I'm very new to IDL.

Effectively what i want to do is have an if statement that checks if the current index I is in an array.

In Python it would look something like the following:

if this_num in xartifact:
   print 'Is an x artifact'
elif this_num in yartifact:
   print 'Is a y artifact'
else:
   print 'Is neither'

I know that you can nest ifs in IDL:

IF P1 THEN S1 ELSE $

IF P2 THEN S2 ELSE $

IF PN THEN SN ELSE SX

I just can't find out if there is an in operator or sane way of doing this.

Cheers

Answer 1

I would use the count parameter in WHERE similar to the above example:

a = 2
b = [1, 2, 3, 5]
ind = where(a eq b, count)
print, count gt 0 ? 'a in b' : 'a not in b'

Answer 2

IDL can be a bit overwrought with if statements.

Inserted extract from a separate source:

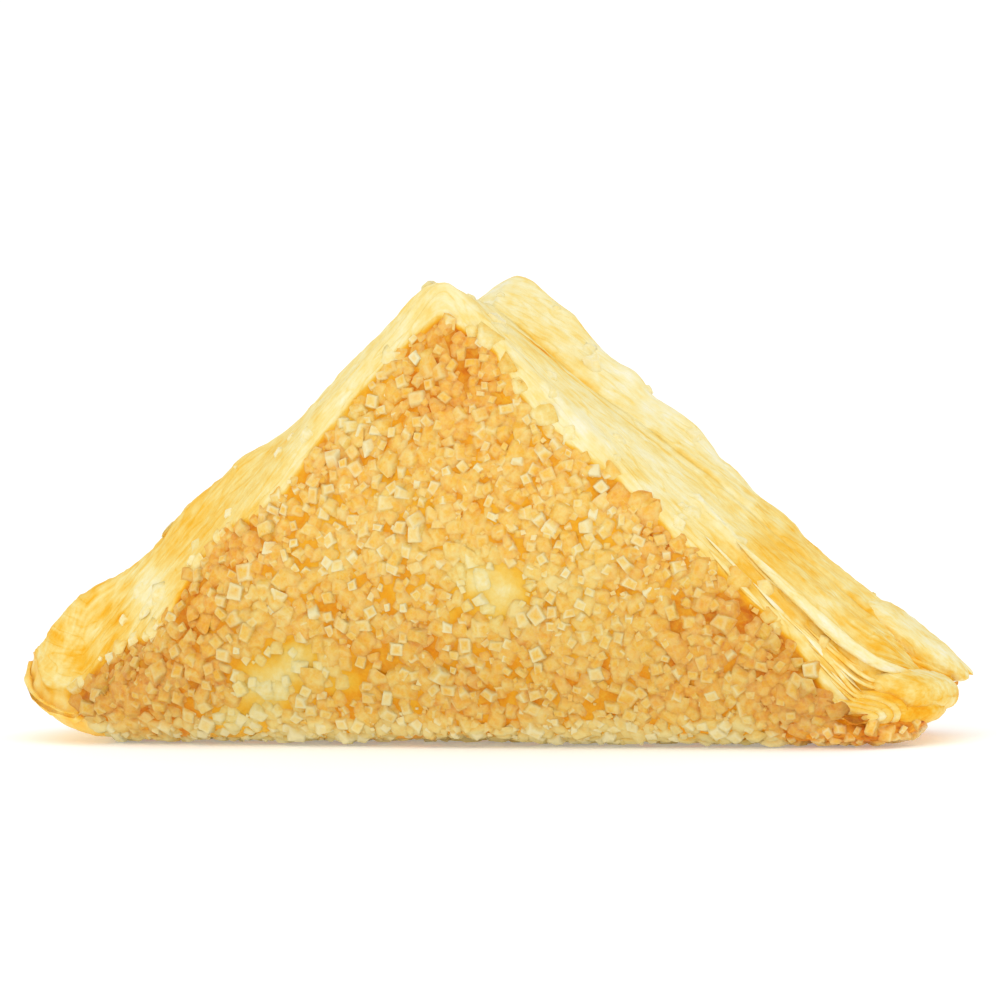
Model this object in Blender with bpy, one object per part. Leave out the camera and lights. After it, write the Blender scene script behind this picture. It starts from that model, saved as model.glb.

The basic "if then else if then" statement, as you said, could be something like:

if a eq 0 then print, 'the variable a equals 0' else $
if a eq 1 then print, 'the variable a equals 1' $
else print, 'the variable is something else'

For multiple lines within an if statement, instead of using a $ to continue the line, you could use something like:

if a eq 0 then begin
  print, 'the variable a equals 0'
  print, 'more stuff on this line'
endif else if a eq 1 then begin
  print, 'the variable a equals 1'
  print, 'another line'
endif else begin
  print, 'a is something else'
  print, 'yet another line'
endelse

Lastly, to evaluate if a variable is in a vector depends on exactly what you want to do and what is in your array, but one option is to use the where function. One example to show how it works:

a=2
b=[1,2,2,3]
result = where(a eq b)
print, result
if result[0] ne -1 then print, 'a is in b' $
else print, 'a is not in b'

There is probably a much better way of doing this as well. Perhaps a case statement.

Answer 3

The answer provided by @mgalloy definitely works, however there is a simpler solution, which takes advantage of the total procedure and only involves one line of code.

a = 2
b = [1, 2, 3, 5]

if total(b eq a) eq 1 then print, 'Yes' else print, 'No'